The network has attracted veteran newsmen of a progressive bent, such as Thom Hartmann, with years of experience as a progressive commentator of American politics, who has a one-hour show four nights a week, Ed Schultz, a grizzled veteran of political battles over the years, whose nightly newscast is unlike any other I know because he not only presents the news, but hauls up opposing sides to argue with him over the meaning of the news. This reminds me of the mantra delivered by the late, great Irish journalist Claud Cockburn, who said that to hear some people talk, facts are lying around like pieces of gold, waiting to be picked up by an eager prospector.  “Such a view is evidently and dangerously naïve,” Cockburn wrote, “there are no such facts. Or if there are…they might just as well not be lying about at all until …the journalist…puts them into relation with other facts…Then they become as much a part of a pattern created by him as if he were writing a novel.” I wish Hillary Clinton could remember that calm wisdom when she is making her ridiculous Russophobic claims. An impressive presence every Saturday on RT is Chris Hedges, a man who has run the gamut of the press from his years as an international correspondent for the New York Times, to his position now as one of he leading voices in the U.S. dissenting from the current drift of politics in what he now calls the Empire.

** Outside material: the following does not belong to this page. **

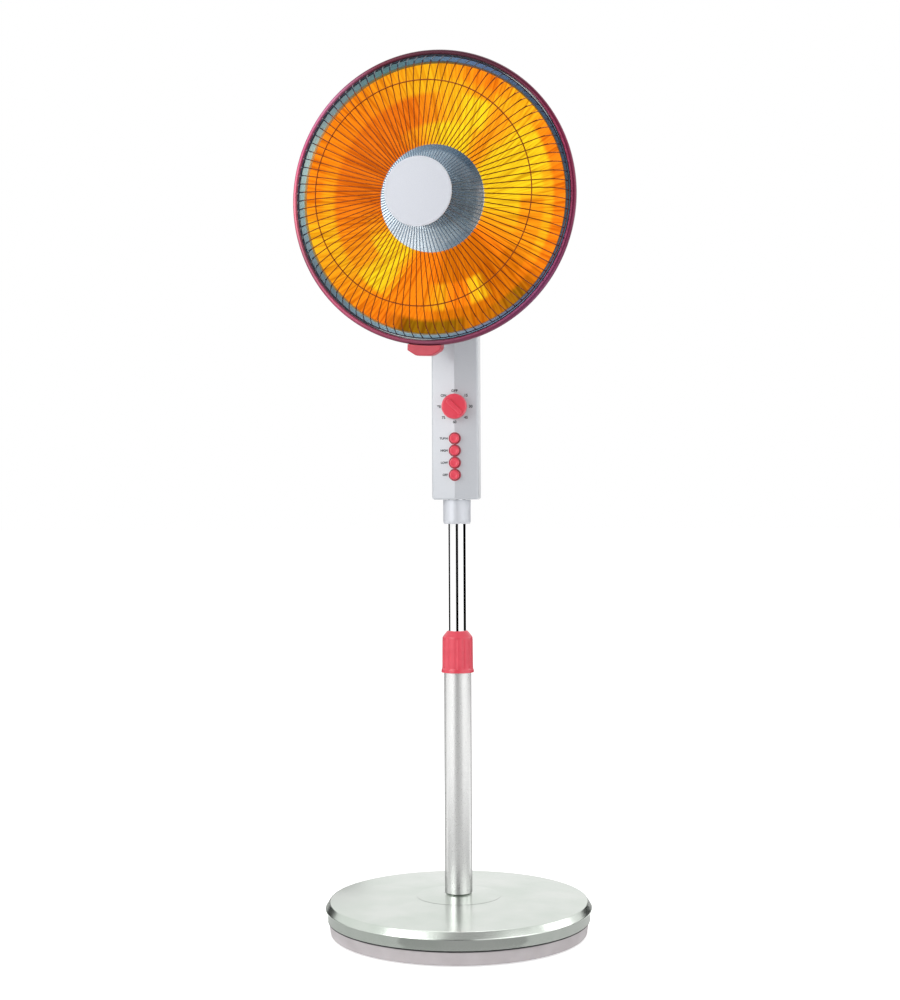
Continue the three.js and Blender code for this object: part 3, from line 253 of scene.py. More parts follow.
def new_material(name, colour, roughness, metallic=0.0, **sockets):
    material = bpy.data.materials.new(name)
    material.use_nodes = True
    tree = material.node_tree
    shader = tree.nodes["Principled BSDF"]
    shader.inputs["Base Color"].default_value = (*shade(colour), 1.0)
    shader.inputs["Roughness"].default_value = roughness
    shader.inputs["Metallic"].default_value = metallic
    for key, value in sockets.items():
        shader.inputs[key.replace("_", " ")].default_value = value
    return material, tree, shader


def object_place(tree):
    return add(tree, "ShaderNodeTexCoord").outputs["Object"]


def head_place(tree):
    """Object coordinates brought into the head's own axes."""
    inputs = {"Vector": object_place(tree), "Location": HEAD.to_translation(),
              "Rotation": HEAD.to_euler()}
    return add(tree, "ShaderNodeMapping", inputs, vector_type="TEXTURE").outputs["Vector"]


def noise(tree, place, grain_mm, detail=2.0, roughness=0.5):
    """Noise whose spots are about grain_mm across."""
    inputs = {"Vector": place, "Scale": 1 / (grain_mm * MM), "Detail": detail, "Roughness": roughness}
    return add(tree, "ShaderNodeTexNoise", inputs).outputs["Fac"]


def noise_along(tree, value, **inputs):
    """Noise that changes with one value alone."""
    made = add(tree, "ShaderNodeTexNoise", {"W": value, **inputs}, noise_dimensions="1D")
    return made.outputs["Fac"]


def bumped(tree, shader, height, depth_mm, strength=1.0):
    made = add(tree, "ShaderNodeBump", {"Height": height, "Strength": strength,
                                        "Distance": depth_mm * MM})
    tree.links.new(made.outputs["Normal"], shader.inputs["Normal"])


def spread(tree, value, low_end, high_end, start=0.0, end=1.0, **settings):
    """Maps start..end to low_end..high_end."""
    return add(tree, "ShaderNodeMapRange", {"Value": value, "From Min": start, "From Max": end,
                                            "To Min": low_end, "To Max": high_end},
               **settings).outputs["Result"]


def ramp(tree, value, stops, setting=None):
    """A colour by value, from stops of (position, hex colour) that move with a colour setting."""
    made = add(tree, "ShaderNodeValToRGB", {"Fac": value})
    change = change_of(setting) if setting else (1.0, 1.0, 1.0)
    elements = made.color_ramp.elements
    while len(elements) > 1:
        elements.remove(elements[-1])
    for i, (position, hex_colour) in enumerate(stops):
        element = elements[0] if i == 0 else elements.new(position)
        element.position = position
        element.color = (*(tone * move for tone, move in zip(linear(hex_colour), change)), 1.0)
    return made.outputs["Color"]


def mixed(tree, factor, first, second, blend="MIX"):
    made = add(tree, "ShaderNodeMix", data_type="RGBA", blend_type=blend)
    for name, value in (("Factor_Float", factor), ("A_Color", first), ("B_Color", second)):
        socket = next(s for s in made.inputs if s.identifier == name)
        if isinstance(value, bpy.types.NodeSocket):
            tree.links.new(value, socket)
        else:
            socket.default_value = value
    return next(s for s in made.outputs if s.identifier == "Result_Color")


def radius_of(tree, place):
    """Distance from the local Z axis."""
    return vector_maths(tree, "LENGTH", vector_maths(tree, "MULTIPLY", place, (1, 1, 0)))


def angle_of(tree, place):
    """Angle about the local Z axis, 0..1, from 6 o'clock through 9 o'clock (seen from in front)."""
    split = add(tree, "ShaderNodeSeparateXYZ", {"Vector": place})
    turn = maths(tree, "ARCTAN2", split.outputs["X"], split.outputs["Y"])
    return spread(tree, turn, 0.0, 1.0, -math.pi, math.pi)


# ---- Materials ---------------------------------------------------------------
def feed(shader, **sockets):
    """Links values to the shader's sockets."""
    for key, value in sockets.items():
        shader.id_data.links.new(value, shader.inputs[key.replace("_", " ")])


def grained(name, colour, roughness, tint=None, rough=None, relief=None, place=object_place,
            metallic=0.0, **sockets):
    """A material of one substance, uneven in small ways that each follow a noise.

    tint is (spots, two tones as (position, hex colour)), rough is (spots, lowest, highest), relief is
    (spots, depth in mm, strength). Spots are (size in mm, detail) or (size, detail, roughness)."""
    material, tree, shader = new_material(name, colour, roughness, metallic, **sockets)
    setting = None if colour.startswith("#") else colour
    where = place(tree)
    noises = {}

    def noise_of(spots):
        if spots not in noises:
            noises[spots] = noise(tree, where, *spots)
        return noises[spots]

    if tint:
        spots, *tones = tint
        feed(shader, Base_Color=ramp(tree, noise_of(spots), tones, setting))
    if rough:
        spots, *ends = rough
        feed(shader, Roughness=spread(tree, noise_of(spots), *ends))
    if relief:
        spots, *height = relief
        bumped(tree, shader, noise_of(spots), *height)
    return material


def clouded(tree, shader, place, tint, spots, share, second, rough):
    """Feeds a tint, clouded by up to a share of a second colour, and a roughness to go with it."""
    cloud = noise(tree, place, *spots)
    feed(shader, Base_Color=mixed(tree, spread(tree, cloud, 0.0, share), tint, rgba(second)),
         Roughness=spread(tree, cloud, *rough))


def polished_steel():
    """Stainless sheet, spun and polished: faint rings from the polishing wheel in a near mirror."""
    material, tree, shader = new_material("polished_stainless_sheet", "steel", 0.2, 1.0)
    place = object_place(tree)
    rings = noise_along(tree, radius_of(tree, place), Scale=1 / (0.9 * MM), Detail=3.0)
    tint = ramp(tree, noise(tree, place, 60.0), [(0.3, "#CCD5CC"), (0.7, "#DADFD9")], "steel")
    feed(shader, Base_Color=tint, Roughness=spread(tree, rings, 0.16, 0.25))
    bumped(tree, shader, rings, 0.006, 0.3)
    return material


def tray_plastic():
    """Injection-moulded ABS with a fine spark-eroded grain, slightly dusty."""
    return grained("moulded_abs_tray", "tray", 0.5, IOR=1.54,
                   tint=((35.0, 4.0), (0.3, "#C6BFC1"), (0.7, "#D3CDCF")),
                   rough=((0.8, 3.0), 0.42, 0.6), relief=((0.8, 3.0), 0.05, 0.5))


def dark_plastic():
    """Black ABS, matt, with a moulded grain."""
    return grained("black_abs", "#1D1E20", 0.5, IOR=1.54,
                   rough=((0.9, 3.0), 0.42, 0.6), relief=((0.9, 3.0), 0.04, 0.5))


def rubber():
    """Moulded nitrile rubber: dull, with scuffs."""
    scuffs = (2.5, 6.0, 0.7)
    return grained("moulded_rubber", "#2B2B2C", 0.85, IOR=1.52,
                   tint=(scuffs, (0.4, "#232324"), (0.8, "#3A3A3A")), relief=(scuffs, 0.1, 0.4))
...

RT even has a kind of echo of Jon Stewart’s mocking but pertinent attitude towards the news in Lee Camp, who runs an amusing  programme called Redacted Tonight, and they have in Gayane Chichakyan, an apparently fearless examiner of senior U.S. spokespersons in Washington. Overseeing a programme called Watching the Hawks --- “the chickenhawks and the warhawks” --- is a young man called Tyrel Ventura, the son of Jesse Ventura, the wrestler who became governor of Minnesota, and this young man, like his father, is compulsively watchable. There is even a half-hour interview programme by Larry King, that workaholic veteran who it seems can never stop talking.
In Britain, too, RT has established a lively critique of national politics, and that must surely have something to do with the decision of RT’s bank to close down all the network’s bank accounts in the country. If that should drive them off the air, then the loss is entirely that of television watchers especially those who appreciate a wide range of views, even those  that are regarded as unacceptable by the entrenched establishment who seem nowadays to have things more and more their own way.